OKUL BİTTİKTEN SONRA
Yine o yıllarda Recep Özgen çay bahçesinde dönemin Müzeyyen Senar, Sevim Tanürek, Sevim Çağlayan gibi meşhur sanatçıları dönüşümlü olarak sahne alırlardı. Biz Halk Müziği ekibi olarak hepsinin alt kadrosunda yer alırdık. İsmail Şençalar, Kadri Şençalar gibi o devrin saz üstatlarıda as solistlere eşlik ederlerdi. Çarşamba günleri gazinolarda aile matineleri yapılırdı. Bir aile matinesi gününde sahne sıramızı beklerken Kadri Şençalar üstat beni yanına çağırdı. Herkes ona “Kadri Baba” diye hitap ederdi. Bende “buyur Kadri baba” diye yanına gittim. Dediki “otur bakayım yanıma”. Ne diyecek diye bayağı meraklandım. “Sen kendini anlat” bakayım dedi. Ben de Buldan'ı, ailemi, İstanbul’da iç mimarlık okuduğumu etraflıca anlattım. “Şimdi sen bana okul bitince sahneleri bırakacağım diye bir söz vereceksin” dedi. “Baba bu nereden çıktı böyle?” deyince “Ben seni günlerdir takip ediyorum. Sen bu alemin insani değilsin. Tavır ve hareketlerinden iyi bir aileden geldiğini tahmin ettim. Onun için okul bitince mesleğine dön, hobi olarak kavalını yine çalmaya devam et” dedi. Bende elini öperek teşekkür ettim. İşin ilginci bunu benden isteyen tek kişi o değildi. Bu konuda esas talep, müstakbel eşim Nurten’den gelmişti. Hatta benimle ancak sahneleri bırakmam kaydıyla evlenebileceği şartını koymuştu.

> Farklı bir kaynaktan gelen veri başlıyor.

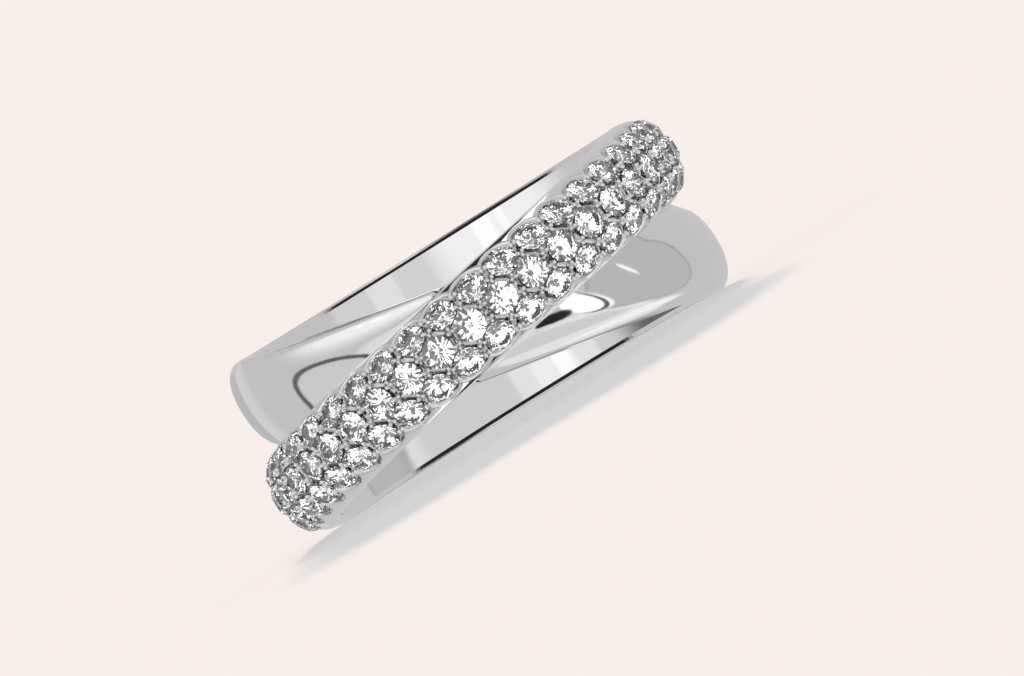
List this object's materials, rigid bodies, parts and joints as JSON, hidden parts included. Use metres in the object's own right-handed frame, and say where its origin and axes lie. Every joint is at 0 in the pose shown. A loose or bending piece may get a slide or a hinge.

Tabiiki Nurten’in isteği benim için en değerli olandı. Profesyonel müzisyenlik sayesinde öğrencilik yıllarımda kendi ekmeğimi kazandım. Üniversiteden mezun olup evlenme çağına geldiğimden itibaren müzik benim için ancak aile ve arkadaşlar arasında sürdürülen, keyifli bir hobi olarak kaldı.